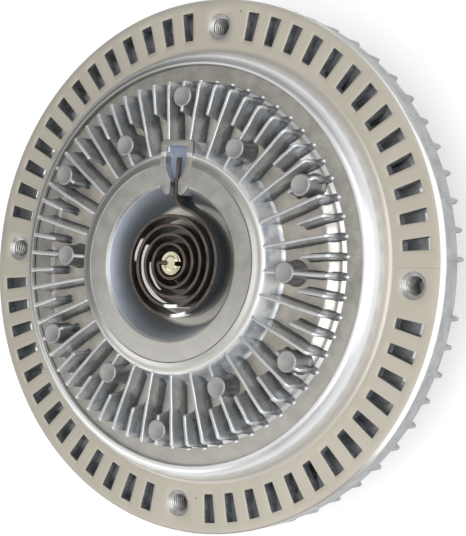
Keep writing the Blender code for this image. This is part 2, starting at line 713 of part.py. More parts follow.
def coil_pocket():
    """The keyhole cut into the hub's face for the coil's outer end."""
    start, end = pocket_radii()
    half, throat = POCKET_WIDTH / 2, THROAT_WIDTH / 2
    side = [
        (start, throat),
        (start + 2.2 * MM, throat + 1.3 * MM),
        (start + 4.4 * MM, half - 0.3 * MM),
        (start + 6.5 * MM, half),
        (end - 1.2 * MM, half),
        (end - 0.3 * MM, half - 0.4 * MM),
        (end, half - 1.2 * MM),
    ]
    outline = [(r, -y) for r, y in side] + [(r, y) for r, y in reversed(side)]
    bm = bmesh.new()
    prism(bm, outline, FACE + POCKET_FLOOR, FACE + HUB_TOP + OVERLAP, turned_by(QUARTER_TURN))
    return helper("coil_pocket", bm)


def coil_throat():
    start, _ = pocket_radii()
    throat = THROAT_WIDTH / 2
    inner = CUP_FLOOR_RADIUS - 1.5 * MM
    outline = [(inner, -throat), (start + 0.2 * MM, -throat), (start + 0.2 * MM, throat), (inner, throat)]
    bm = bmesh.new()
    prism(bm, outline, STRIP_BOTTOM - GAP, FACE + HUB_TOP + OVERLAP, turned_by(QUARTER_TURN))
    return helper("coil_throat", bm)


def screw_angles():
    return [math.tau * (i + 0.5) / PLATE_SCREW_COUNT for i in range(PLATE_SCREW_COUNT)]


def screw_holes():
    bm = bmesh.new()
    high = PLATE_BOTTOM + PLATE_SCREW_LENGTH + GAP
    for angle in screw_angles():
        outline = circle(PLATE_SCREW_RADIUS + GAP, 8, (PLATE_SCREW_CIRCLE, 0))
        prism(bm, outline, PLATE_BOTTOM - OVERLAP, high, turned_by(angle))
    return helper("screw_holes", bm)


def make_cover():
    cover = turned_object("front_cover", cover_profile(), ALUMINIUM)
    boolean(cover, shaft_boss(), "UNION")
    boolean(cover, reservoir(), "DIFFERENCE")
    boolean(cover, shaft_bore(), "DIFFERENCE")
    boolean(cover, cover_fins(), "UNION")
    boolean(cover, cover_pads(), "UNION")
    boolean(cover, coil_collar(), "UNION")
    boolean(cover, coil_pocket(), "DIFFERENCE")
    boolean(cover, coil_throat(), "DIFFERENCE")
    boolean(cover, screw_holes(), "DIFFERENCE")
    return cover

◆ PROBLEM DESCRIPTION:
Please output the entire listing exactly as it stands.

◆ THE RESULT:
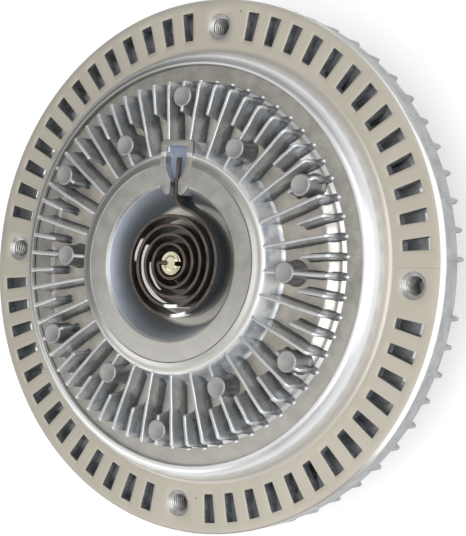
Keep writing the Blender code for this image. This is part 2, starting at line 713 of part.py. More parts follow.
def coil_pocket():
    """The keyhole cut into the hub's face for the coil's outer end."""
    start, end = pocket_radii()
    half, throat = POCKET_WIDTH / 2, THROAT_WIDTH / 2
    side = [
        (start, throat),
        (start + 2.2 * MM, throat + 1.3 * MM),
        (start + 4.4 * MM, half - 0.3 * MM),
        (start + 6.5 * MM, half),
        (end - 1.2 * MM, half),
        (end - 0.3 * MM, half - 0.4 * MM),
        (end, half - 1.2 * MM),
    ]
    outline = [(r, -y) for r, y in side] + [(r, y) for r, y in reversed(side)]
    bm = bmesh.new()
    prism(bm, outline, FACE + POCKET_FLOOR, FACE + HUB_TOP + OVERLAP, turned_by(QUARTER_TURN))
    return helper("coil_pocket", bm)


def coil_throat():
    start, _ = pocket_radii()
    throat = THROAT_WIDTH / 2
    inner = CUP_FLOOR_RADIUS - 1.5 * MM
    outline = [(inner, -throat), (start + 0.2 * MM, -throat), (start + 0.2 * MM, throat), (inner, throat)]
    bm = bmesh.new()
    prism(bm, outline, STRIP_BOTTOM - GAP, FACE + HUB_TOP + OVERLAP, turned_by(QUARTER_TURN))
    return helper("coil_throat", bm)


def screw_angles():
    return [math.tau * (i + 0.5) / PLATE_SCREW_COUNT for i in range(PLATE_SCREW_COUNT)]


def screw_holes():
    bm = bmesh.new()
    high = PLATE_BOTTOM + PLATE_SCREW_LENGTH + GAP
    for angle in screw_angles():
        outline = circle(PLATE_SCREW_RADIUS + GAP, 8, (PLATE_SCREW_CIRCLE, 0))
        prism(bm, outline, PLATE_BOTTOM - OVERLAP, high, turned_by(angle))
    return helper("screw_holes", bm)


def make_cover():
    cover = turned_object("front_cover", cover_profile(), ALUMINIUM)
    boolean(cover, shaft_boss(), "UNION")
    boolean(cover, reservoir(), "DIFFERENCE")
    boolean(cover, shaft_bore(), "DIFFERENCE")
    boolean(cover, cover_fins(), "UNION")
    boolean(cover, cover_pads(), "UNION")
    boolean(cover, coil_collar(), "UNION")
    boolean(cover, coil_pocket(), "DIFFERENCE")
    boolean(cover, coil_throat(), "DIFFERENCE")
    boolean(cover, screw_holes(), "DIFFERENCE")
    return cover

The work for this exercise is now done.